┌─ AVAILABLE DATA
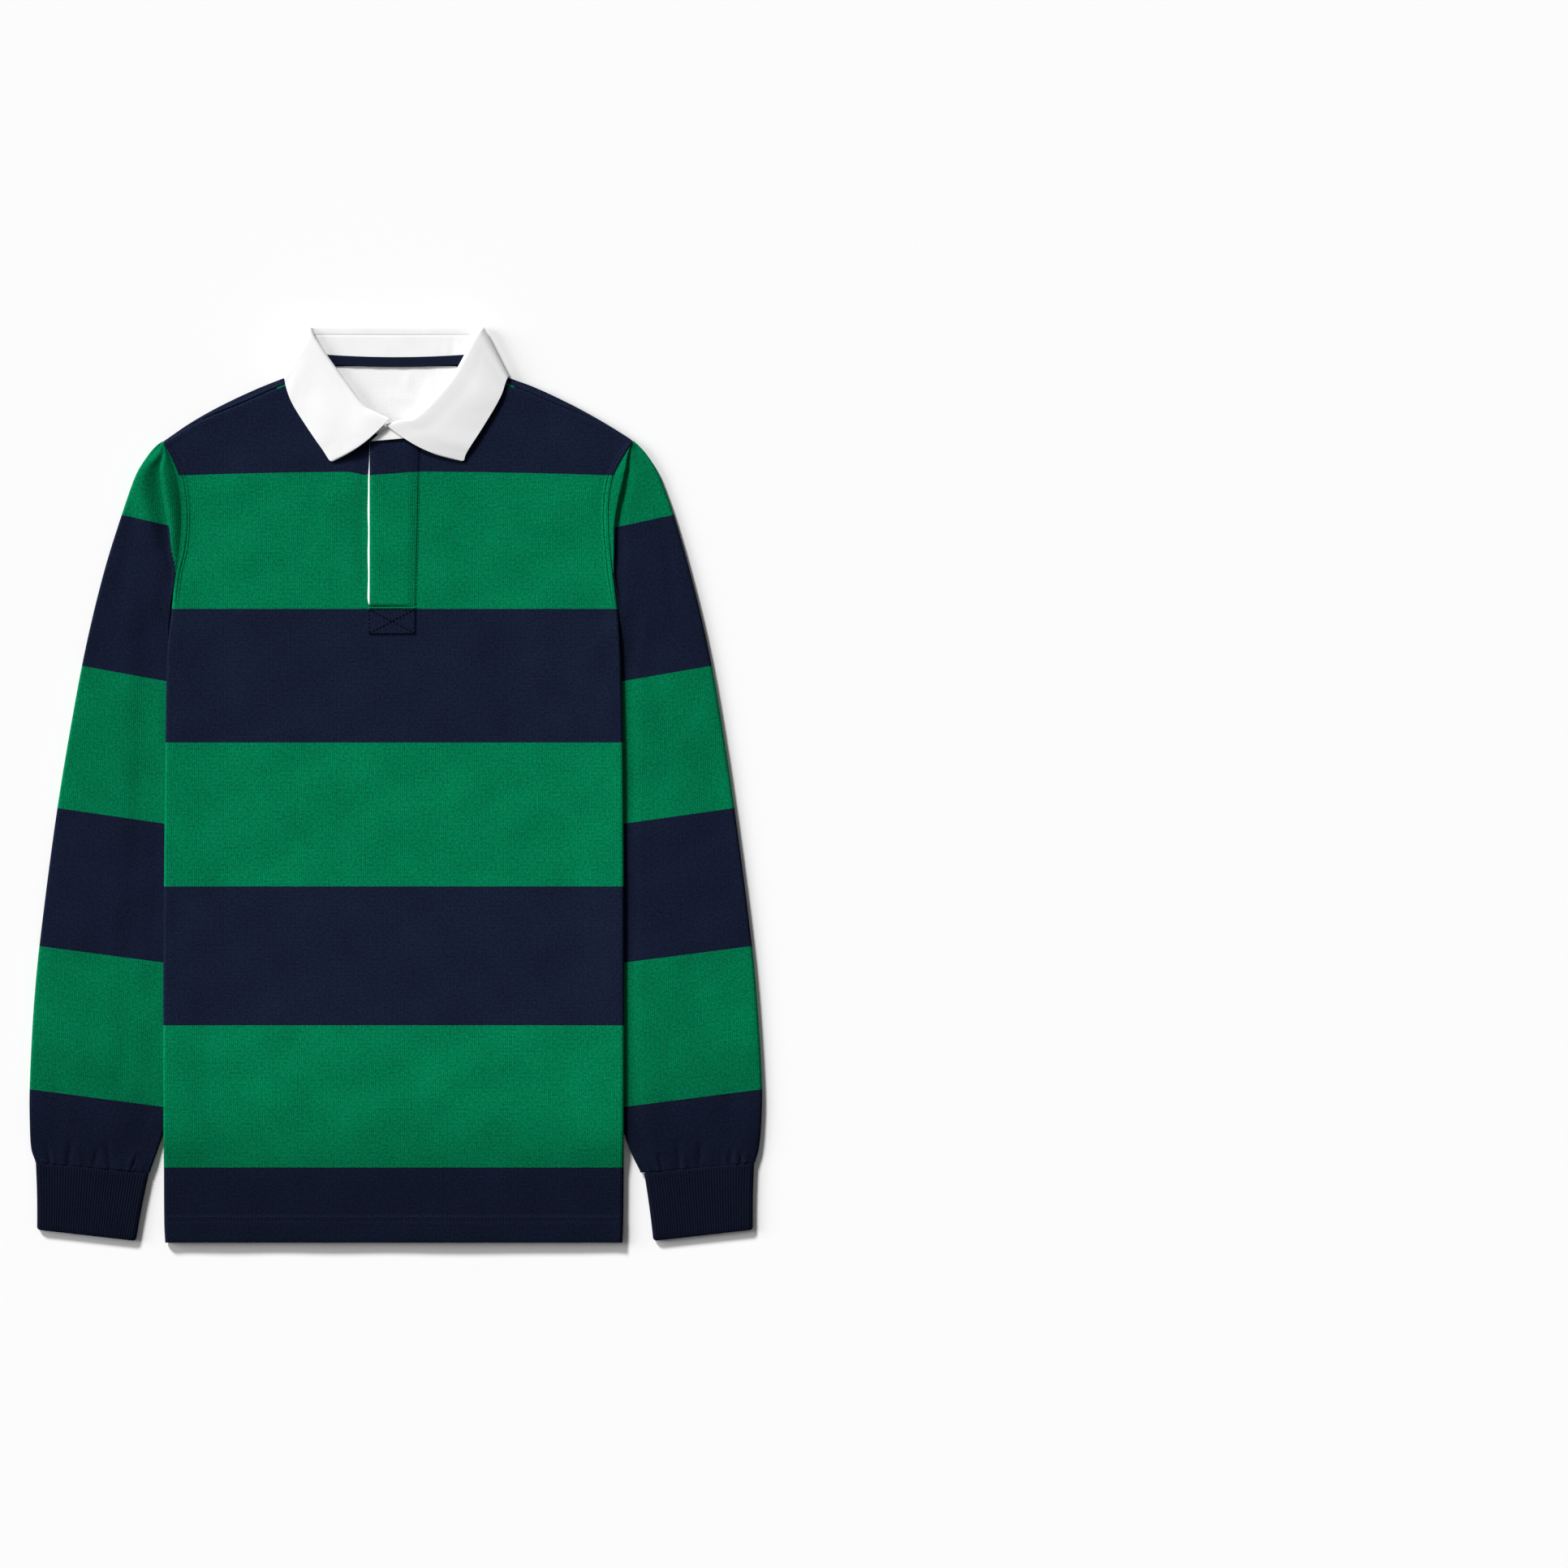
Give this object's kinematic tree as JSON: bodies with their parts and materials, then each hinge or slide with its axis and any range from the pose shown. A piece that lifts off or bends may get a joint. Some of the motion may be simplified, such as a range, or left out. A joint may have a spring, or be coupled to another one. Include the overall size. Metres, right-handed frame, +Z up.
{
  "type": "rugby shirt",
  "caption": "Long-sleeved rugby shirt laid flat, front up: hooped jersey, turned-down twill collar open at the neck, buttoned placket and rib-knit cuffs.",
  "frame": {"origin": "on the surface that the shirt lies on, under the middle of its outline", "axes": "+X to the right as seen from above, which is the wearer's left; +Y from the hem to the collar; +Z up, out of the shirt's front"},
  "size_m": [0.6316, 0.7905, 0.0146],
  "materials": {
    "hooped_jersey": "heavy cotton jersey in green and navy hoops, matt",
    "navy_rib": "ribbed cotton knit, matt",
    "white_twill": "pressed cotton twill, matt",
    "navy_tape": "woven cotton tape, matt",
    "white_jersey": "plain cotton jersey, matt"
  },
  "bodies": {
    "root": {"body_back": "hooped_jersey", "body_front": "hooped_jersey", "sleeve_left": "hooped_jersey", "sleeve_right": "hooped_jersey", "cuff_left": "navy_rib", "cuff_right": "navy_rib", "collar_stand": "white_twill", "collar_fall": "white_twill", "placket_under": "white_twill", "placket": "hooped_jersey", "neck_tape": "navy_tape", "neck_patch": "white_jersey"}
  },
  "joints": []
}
└─
┌─ AVAILABLE DATA
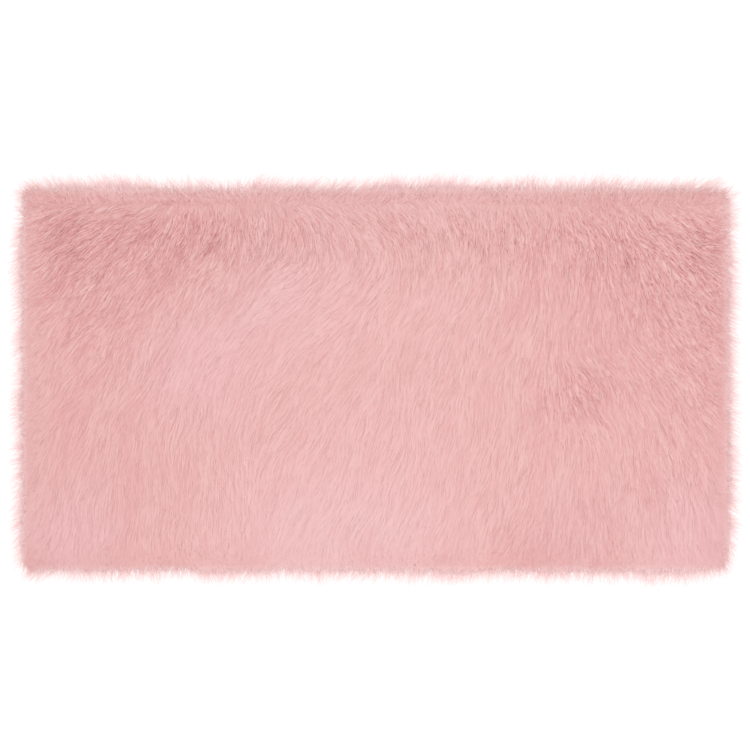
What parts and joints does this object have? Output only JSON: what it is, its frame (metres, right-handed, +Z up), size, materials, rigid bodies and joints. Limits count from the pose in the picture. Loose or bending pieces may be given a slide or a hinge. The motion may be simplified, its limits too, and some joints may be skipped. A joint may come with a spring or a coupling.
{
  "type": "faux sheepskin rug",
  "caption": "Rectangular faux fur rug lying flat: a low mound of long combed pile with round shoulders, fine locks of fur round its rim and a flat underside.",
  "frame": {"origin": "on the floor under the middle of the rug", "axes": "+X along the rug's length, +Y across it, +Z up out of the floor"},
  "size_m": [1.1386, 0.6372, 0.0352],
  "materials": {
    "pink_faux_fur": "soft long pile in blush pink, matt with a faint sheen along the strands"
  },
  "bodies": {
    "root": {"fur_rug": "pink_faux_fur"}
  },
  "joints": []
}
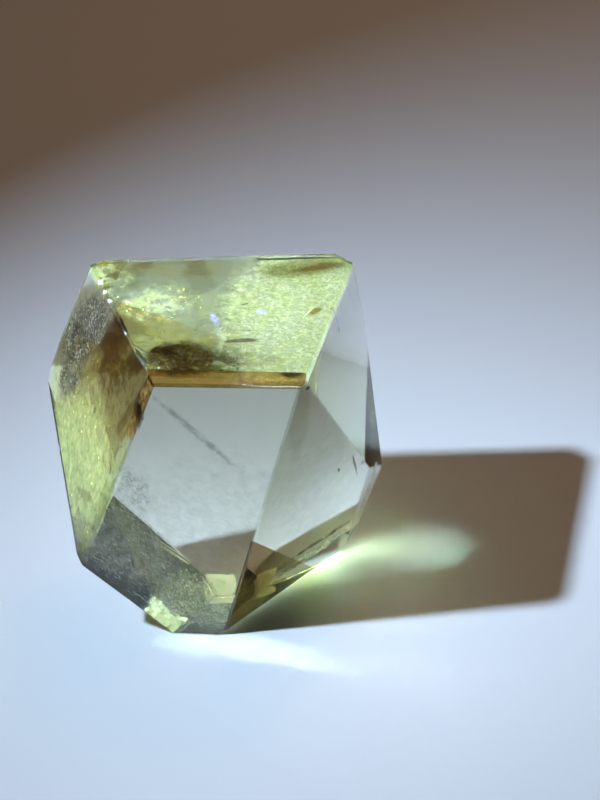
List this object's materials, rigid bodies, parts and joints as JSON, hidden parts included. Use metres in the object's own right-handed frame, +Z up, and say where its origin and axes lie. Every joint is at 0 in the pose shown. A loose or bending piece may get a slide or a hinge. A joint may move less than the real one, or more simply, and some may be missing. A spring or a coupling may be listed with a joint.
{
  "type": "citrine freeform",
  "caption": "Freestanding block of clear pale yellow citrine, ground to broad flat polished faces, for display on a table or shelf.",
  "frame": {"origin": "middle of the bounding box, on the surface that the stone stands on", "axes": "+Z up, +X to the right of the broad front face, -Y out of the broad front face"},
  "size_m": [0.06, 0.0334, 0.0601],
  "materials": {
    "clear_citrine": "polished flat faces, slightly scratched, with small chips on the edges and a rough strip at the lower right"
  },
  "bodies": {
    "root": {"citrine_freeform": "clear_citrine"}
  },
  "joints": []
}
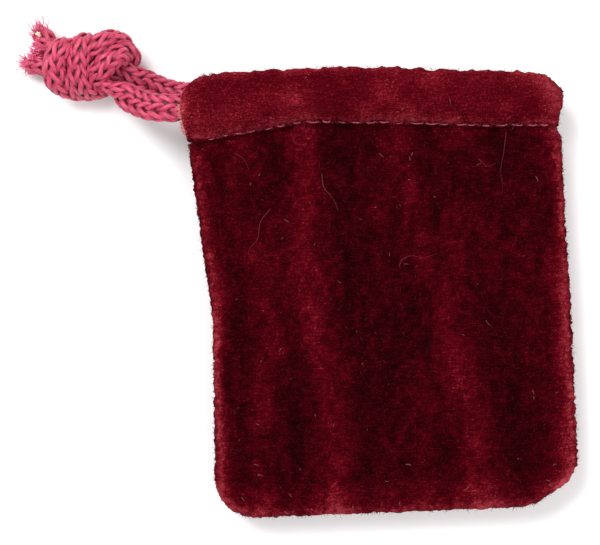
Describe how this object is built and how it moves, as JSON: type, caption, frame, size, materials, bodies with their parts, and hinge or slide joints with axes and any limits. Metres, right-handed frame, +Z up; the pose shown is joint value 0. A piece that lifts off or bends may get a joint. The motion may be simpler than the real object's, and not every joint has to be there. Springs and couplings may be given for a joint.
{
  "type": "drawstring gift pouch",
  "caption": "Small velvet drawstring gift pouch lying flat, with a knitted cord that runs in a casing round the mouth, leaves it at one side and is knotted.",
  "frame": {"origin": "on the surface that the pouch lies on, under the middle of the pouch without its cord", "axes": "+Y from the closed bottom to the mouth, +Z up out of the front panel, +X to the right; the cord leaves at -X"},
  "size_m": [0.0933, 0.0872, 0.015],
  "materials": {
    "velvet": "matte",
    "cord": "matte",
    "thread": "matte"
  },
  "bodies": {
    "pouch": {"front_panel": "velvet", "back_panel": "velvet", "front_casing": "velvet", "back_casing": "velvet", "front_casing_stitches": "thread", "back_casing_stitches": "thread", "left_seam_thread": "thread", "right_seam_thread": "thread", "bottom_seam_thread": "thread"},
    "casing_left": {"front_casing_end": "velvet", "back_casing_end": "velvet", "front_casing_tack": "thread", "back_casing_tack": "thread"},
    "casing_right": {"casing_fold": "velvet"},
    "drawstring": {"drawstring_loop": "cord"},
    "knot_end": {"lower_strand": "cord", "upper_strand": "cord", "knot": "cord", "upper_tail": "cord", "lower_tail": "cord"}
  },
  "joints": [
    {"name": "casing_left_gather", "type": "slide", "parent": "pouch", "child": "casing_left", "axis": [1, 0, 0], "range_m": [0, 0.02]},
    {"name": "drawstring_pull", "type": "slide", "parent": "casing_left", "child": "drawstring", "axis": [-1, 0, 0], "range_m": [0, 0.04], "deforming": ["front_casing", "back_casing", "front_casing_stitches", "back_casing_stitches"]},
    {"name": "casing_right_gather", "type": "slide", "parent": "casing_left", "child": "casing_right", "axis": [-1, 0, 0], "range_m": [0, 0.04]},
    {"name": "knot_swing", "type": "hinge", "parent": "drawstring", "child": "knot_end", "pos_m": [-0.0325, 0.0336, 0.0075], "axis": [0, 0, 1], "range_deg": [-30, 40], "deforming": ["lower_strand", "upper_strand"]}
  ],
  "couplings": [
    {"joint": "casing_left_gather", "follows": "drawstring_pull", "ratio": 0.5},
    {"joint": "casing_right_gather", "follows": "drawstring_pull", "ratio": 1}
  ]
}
└─
┌─ AVAILABLE DATA
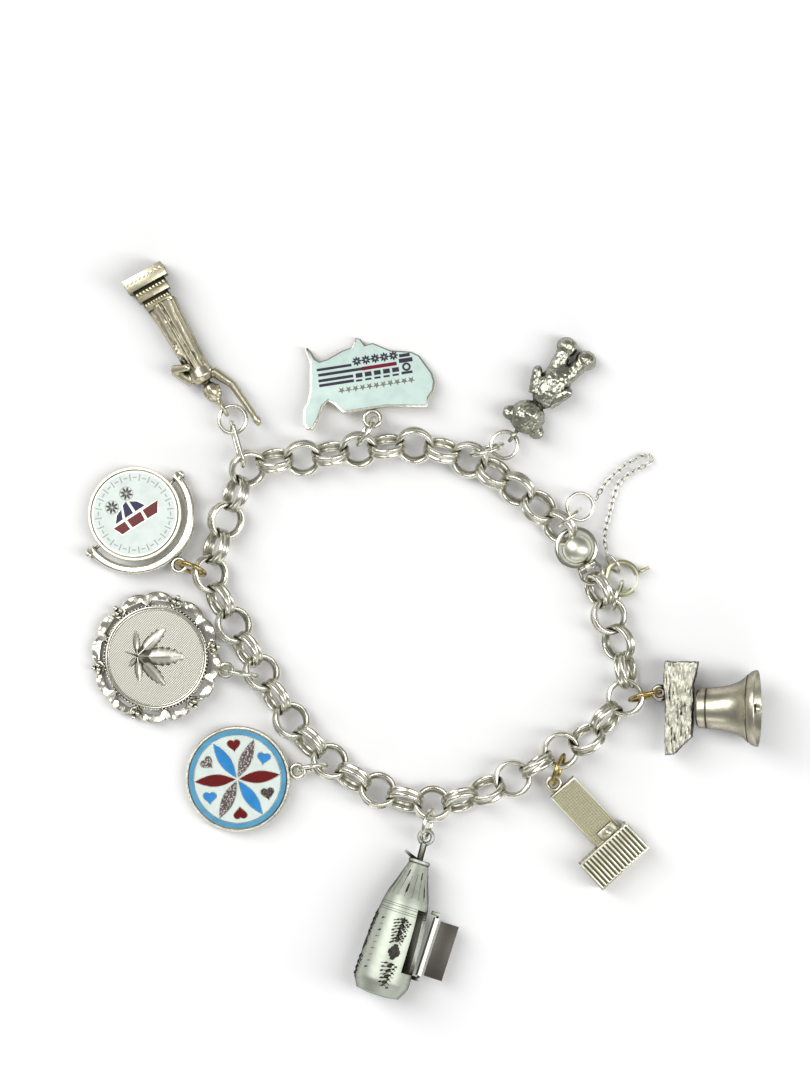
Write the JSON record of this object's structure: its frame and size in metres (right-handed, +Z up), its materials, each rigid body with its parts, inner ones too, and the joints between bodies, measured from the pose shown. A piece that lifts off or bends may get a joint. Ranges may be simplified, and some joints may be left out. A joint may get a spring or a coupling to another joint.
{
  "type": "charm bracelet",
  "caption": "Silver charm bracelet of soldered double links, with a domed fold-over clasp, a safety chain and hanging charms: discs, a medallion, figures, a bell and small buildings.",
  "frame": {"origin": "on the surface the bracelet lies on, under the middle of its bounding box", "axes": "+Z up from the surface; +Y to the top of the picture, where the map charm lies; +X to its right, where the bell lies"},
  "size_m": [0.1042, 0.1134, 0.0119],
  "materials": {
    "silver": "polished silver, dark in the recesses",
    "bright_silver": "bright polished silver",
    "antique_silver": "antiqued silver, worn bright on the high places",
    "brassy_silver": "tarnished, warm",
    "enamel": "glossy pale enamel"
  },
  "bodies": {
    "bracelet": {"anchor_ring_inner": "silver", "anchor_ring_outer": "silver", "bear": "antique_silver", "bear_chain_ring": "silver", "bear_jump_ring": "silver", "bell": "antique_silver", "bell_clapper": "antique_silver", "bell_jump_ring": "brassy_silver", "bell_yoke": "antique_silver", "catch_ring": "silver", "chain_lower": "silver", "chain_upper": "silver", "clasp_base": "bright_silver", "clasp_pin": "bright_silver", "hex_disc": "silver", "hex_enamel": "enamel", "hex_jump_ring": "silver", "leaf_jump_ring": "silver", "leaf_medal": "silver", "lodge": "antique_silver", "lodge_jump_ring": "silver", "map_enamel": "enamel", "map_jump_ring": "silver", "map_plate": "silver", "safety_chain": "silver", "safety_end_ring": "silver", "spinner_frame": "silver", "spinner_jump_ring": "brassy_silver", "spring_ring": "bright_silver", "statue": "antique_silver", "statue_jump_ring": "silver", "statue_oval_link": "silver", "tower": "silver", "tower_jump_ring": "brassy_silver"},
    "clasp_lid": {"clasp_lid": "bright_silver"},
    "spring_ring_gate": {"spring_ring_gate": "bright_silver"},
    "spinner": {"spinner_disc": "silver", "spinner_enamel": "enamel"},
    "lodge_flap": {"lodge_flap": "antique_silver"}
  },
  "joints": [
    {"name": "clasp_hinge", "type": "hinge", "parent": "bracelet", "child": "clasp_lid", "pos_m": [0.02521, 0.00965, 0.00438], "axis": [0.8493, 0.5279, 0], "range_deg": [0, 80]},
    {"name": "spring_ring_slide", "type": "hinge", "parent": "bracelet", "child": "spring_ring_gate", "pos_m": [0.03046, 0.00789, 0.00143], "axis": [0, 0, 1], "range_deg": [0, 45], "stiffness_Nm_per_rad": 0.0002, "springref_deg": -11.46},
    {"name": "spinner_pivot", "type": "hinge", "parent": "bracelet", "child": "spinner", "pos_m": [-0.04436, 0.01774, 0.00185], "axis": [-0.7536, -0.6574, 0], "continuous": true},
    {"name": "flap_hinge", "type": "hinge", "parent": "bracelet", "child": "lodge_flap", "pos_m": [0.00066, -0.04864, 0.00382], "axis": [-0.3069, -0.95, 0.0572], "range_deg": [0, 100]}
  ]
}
└─
### EXERCISE TASK
Each line containing the word "caption" counts once; report the total alone.

### THE SOLUTION
6